First, Mamdani labours under the misconception that Mugabe has somehow 'reformed' land holding in Zimbabwe. This is nonsense. There has been no land reform in Zimbabwe if by this term we mean, as we should, a productive redistribution of land resources that offer some benefit to society, the country's economy, or to some category of beneficiaries. This has not happened in Zimbabwe. He has indeed given 'ownership' to two categories of people. The first category is constituted by his cronies and janusaries, those who protect him and who live off his largesse. The second category is the so-called 'war veterans', many of whom are much too young to have actually fought in the Rhodesian war, or Chimurenga. Whatever they age, they are 'beneficiaries' not of land or largesse but of the bush. The land that has been 'returned' to them has been of little or no profit to them because they have had no resources to farm it, for the most part, and certainly no economy in which to participate as farmers. It means nothing to have land if the product of the land cannot be marketed, where and if a product can be produced at all. Even his cronies have, for the most part, simply allowed the land to lapse into bush fallow again.

In this part of Africa, that does not take long. Agricultural land will return to bush in a matter of a few years. The effort to reclaim it for agriculture increases exponentially with eahc passing year. This has happened all over Zimbabwe. The result has not only been increasing poverty on a vast scale, but the removal of most of this land from any productive use for many years, even decades to come.
This is one of the things that Mamdani's romantic notions does not allow for. Productive agricultural land has little to do with the land itself. The land is simply the physical site and substrate of huge and accumulated effort over many decades, and in most cases, many generations.
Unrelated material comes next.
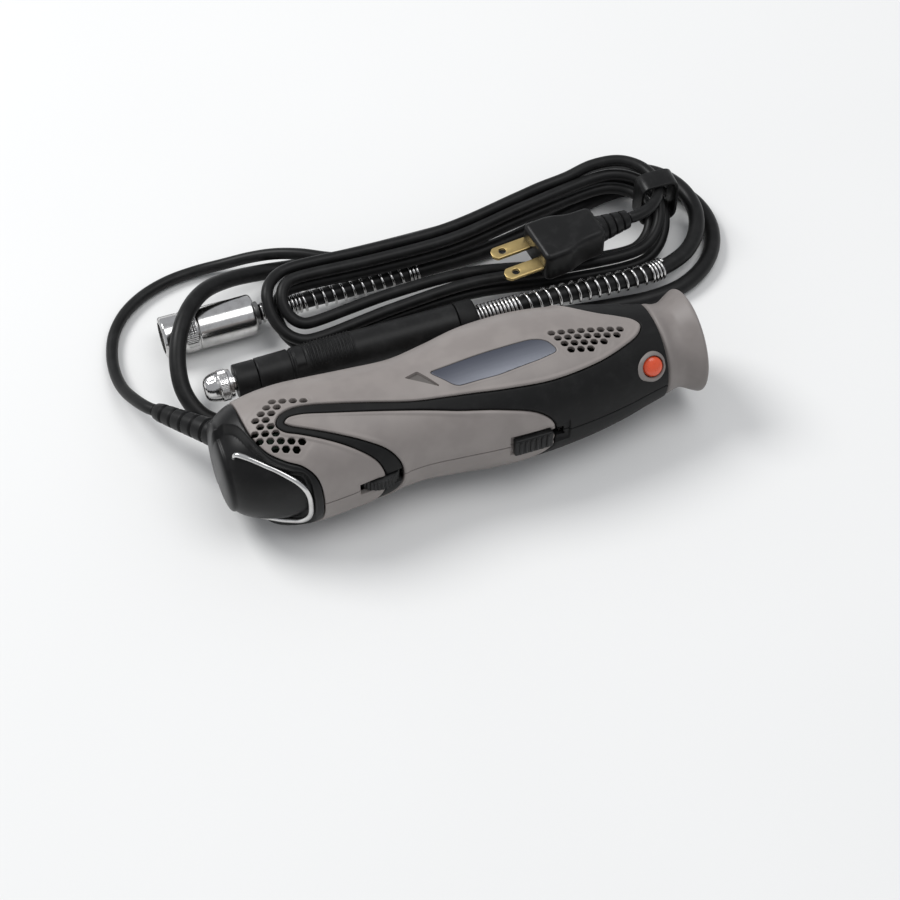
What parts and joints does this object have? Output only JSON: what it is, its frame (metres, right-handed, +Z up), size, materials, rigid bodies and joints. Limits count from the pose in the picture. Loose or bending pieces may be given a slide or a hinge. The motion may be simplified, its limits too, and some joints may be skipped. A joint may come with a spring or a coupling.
{
  "type": "rotary tool with flexible shaft",
  "caption": "Corded hand-held rotary tool lying on its side, its power cord folded in a tied hank, with a detached flexible shaft, handpiece and coupling nut.",
  "frame": {"origin": "on the surface that the pieces lie on, below the middle of the box of the tool, the handpiece and the coupling nut, without the cords", "axes": "+X along the tool's spindle to its nose, +Y from the tool to the flexible shaft, +Z up"},
  "size_m": [0.2721, 0.1569, 0.0551],
  "materials": {
    "grey_shell": "satin moulded plastic",
    "grey_trim": "satin moulded plastic",
    "soft_grip": "soft overmould, fine matt",
    "cord_jacket": "dull jacket",
    "black_plastic": "fine satin",
    "red_button": "glossy moulded plastic",
    "label_film": "silver film, bare",
    "bright_steel": "polished",
    "dark_steel": "brushed",
    "laminations": "varnished steel stack",
    "copper": "enamelled copper",
    "carbon": "pressed carbon",
    "brass": "plain",
    "board": "printed circuit board"
  },
  "bodies": {
    "housing": {"left_shell": "grey_shell", "right_shell": "grey_shell", "left_grip": "soft_grip", "right_grip": "soft_grip", "label_film": "label_film", "tail_cap": "soft_grip", "nose_collar": "grey_trim", "lock_bezel": "grey_trim", "speed_pot": "black_plastic", "switch_body": "black_plastic", "front_bearing": "dark_steel", "rear_bearing": "dark_steel", "stator": "laminations", "left_field_coil": "copper", "right_field_coil": "copper", "left_brush": "carbon", "left_brush_holder": "brass", "right_brush": "carbon", "right_brush_holder": "brass", "speed_board": "board", "strain_relief": "cord_jacket", "cord_lead": "cord_jacket", "cord_hank": "cord_jacket", "cord_tail": "cord_jacket", "plug_body": "cord_jacket", "plug_blade_near": "brass", "plug_blade_far": "brass", "cord_strap": "black_plastic", "flex_sheath": "cord_jacket", "front_spring": "bright_steel", "rear_spring": "bright_steel", "hand_grip": "black_plastic", "hand_front_cap": "black_plastic", "hand_rear_ring": "soft_grip", "hand_front_bearing": "dark_steel", "hand_rear_bearing": "dark_steel", "coupling_ferrule": "dark_steel"},
    "rotor": {"spindle": "bright_steel", "collet": "bright_steel", "collet_nut": "dark_steel", "armature_core": "laminations", "rear_winding": "copper", "front_winding": "copper", "commutator": "copper", "fan": "black_plastic"},
    "lock": {"lock_button": "red_button"},
    "switch": {"switch_slider": "black_plastic"},
    "dial": {"speed_dial": "black_plastic"},
    "bail": {"hanging_bail": "bright_steel"},
    "hand_rotor": {"hand_spindle": "bright_steel", "hand_nut": "bright_steel"},
    "core": {"drive_core": "dark_steel"},
    "coupling": {"coupling_nut": "bright_steel"}
  },
  "joints": [
    {"name": "spindle_spin", "type": "hinge", "parent": "housing", "child": "rotor", "pos_m": [0.0225, -0.03343, 0.02756], "axis": [1, 0, 0], "continuous": true},
    {"name": "lock_press", "type": "slide", "parent": "housing", "child": "lock", "axis": [0, 0.8192, -0.5736], "range_m": [0, 0.002], "stiffness_N_per_m": 500, "springref_m": -0.002},
    {"name": "switch_slide", "type": "slide", "parent": "housing", "child": "switch", "axis": [1, 0, 0], "range_m": [0, 0.007]},
    {"name": "speed_turn", "type": "hinge", "parent": "housing", "child": "dial", "pos_m": [-0.0405, -0.0529, 0.02756], "axis": [0, 0, 1], "range_deg": [-135, 135]},
    {"name": "bail_swing", "type": "hinge", "parent": "housing", "child": "bail", "pos_m": [-0.091, -0.04143, 0.02756], "axis": [0, 0, -1], "range_deg": [0, 137]},
    {"name": "hand_spin", "type": "hinge", "parent": "housing", "child": "hand_rotor", "pos_m": [-0.0275, 0.01657, 0.01535], "axis": [1, 0, 0], "continuous": true},
    {"name": "core_spin", "type": "hinge", "parent": "housing", "child": "core", "pos_m": [-0.0775, 0.05457, 0.00885], "axis": [1, 0, 0], "continuous": true},
    {"name": "nut_spin", "type": "hinge", "parent": "housing", "child": "coupling", "pos_m": [-0.0775, 0.05457, 0.00885], "axis": [1, 0, 0], "continuous": true}
  ],
  "couplings": [
    {"joint": "core_spin", "follows": "hand_spin", "ratio": -1}
  ]
}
It is not too much to say that the agricultural product of land has much more to do with knowledge--even culture--than it does have to do with the simple 'material' substances in and on which it is based. Agriculture is a social and cultural system, usually of great historical depth and cultural complexity. Its results--what we see as 'fertile land'--is the result of complex social orders, marketing networks, with carefully maintained institutions of knowledge production and application, and with social hierarchies and organisations.
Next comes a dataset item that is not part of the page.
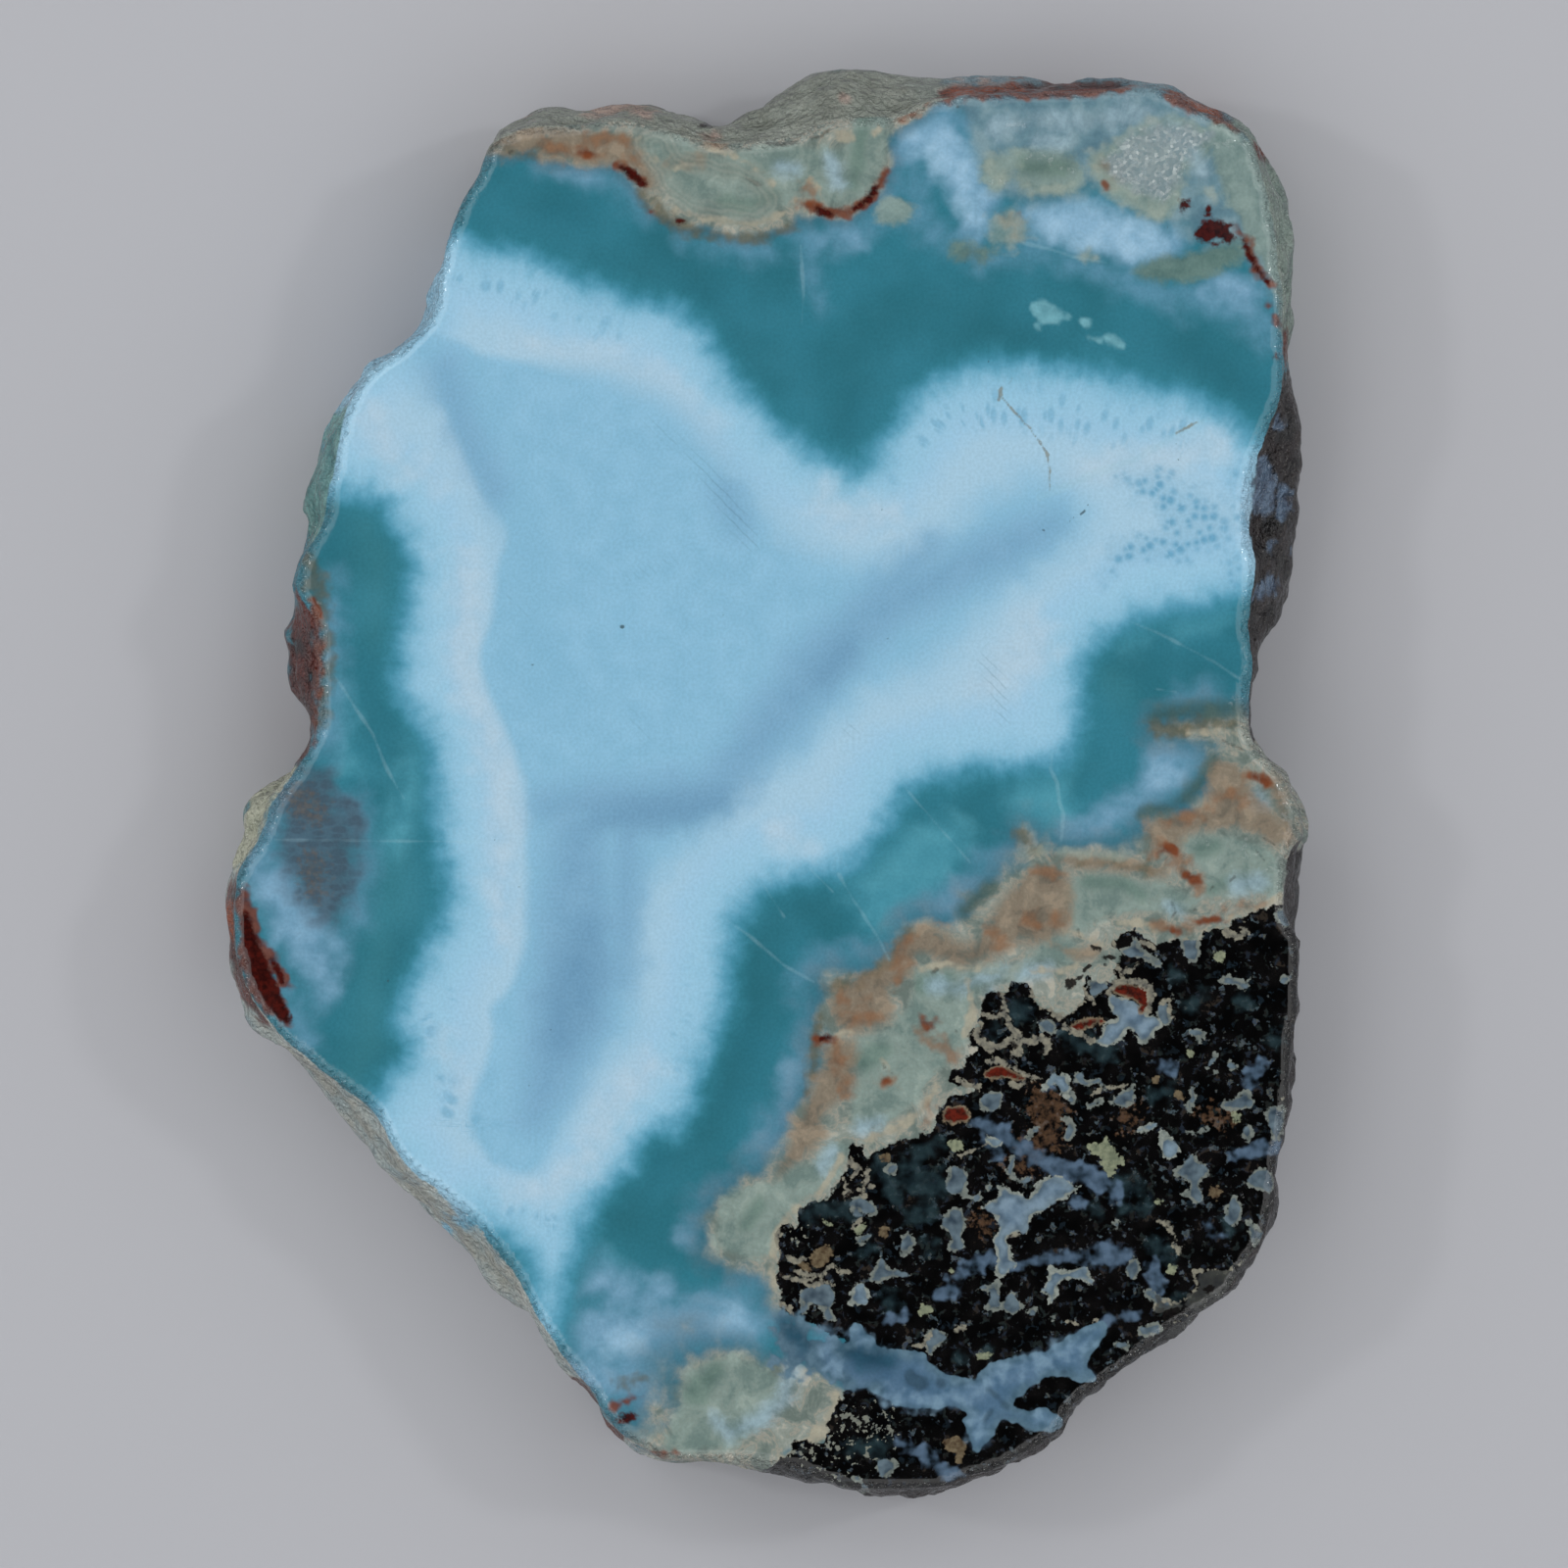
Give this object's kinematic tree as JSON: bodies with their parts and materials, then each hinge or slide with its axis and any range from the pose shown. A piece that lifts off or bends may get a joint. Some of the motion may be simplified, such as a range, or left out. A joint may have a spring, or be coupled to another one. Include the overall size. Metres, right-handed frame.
{
  "type": "rough larimar slab",
  "caption": "Flat slab of blue larimar with wall rock at its edges: two sawn faces and a rough, lumpy natural rim, lying on its back.",
  "frame": {"origin": "middle of the slab's box, on the surface that its sawn back rests on", "axes": "+Z out of the show face, +Y along the slab's length towards its top edge, +X to the right seen from above"},
  "size_m": [0.0694, 0.0918, 0.011],
  "materials": {
    "larimar": "wet gloss on the sawn show face, duller on the sawn back, rough on the rim"
  },
  "bodies": {
    "root": {"larimar_slab": "larimar"}
  },
  "joints": []
}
This social and cultural basis for agriculture has been lost in Zimbabwe. It is at risk of being lost in South Africa, too. But it is not land that is at issue. This is merely 'redistributed' as a kind of political trick. Without the support of all of the other complex social and cultural structures, having land is a recipe for destitution and failure. This is clearly the case in Zimbabwe.

It is a romantic fantasy, then, to claim as Mamdani does that there has been 'land reform' in Zimbabwe. This however is the first premise of his mistaken belief that Mugabe can be redeemed in any way by means of his supposed land reform. He and his regime are unredeemable.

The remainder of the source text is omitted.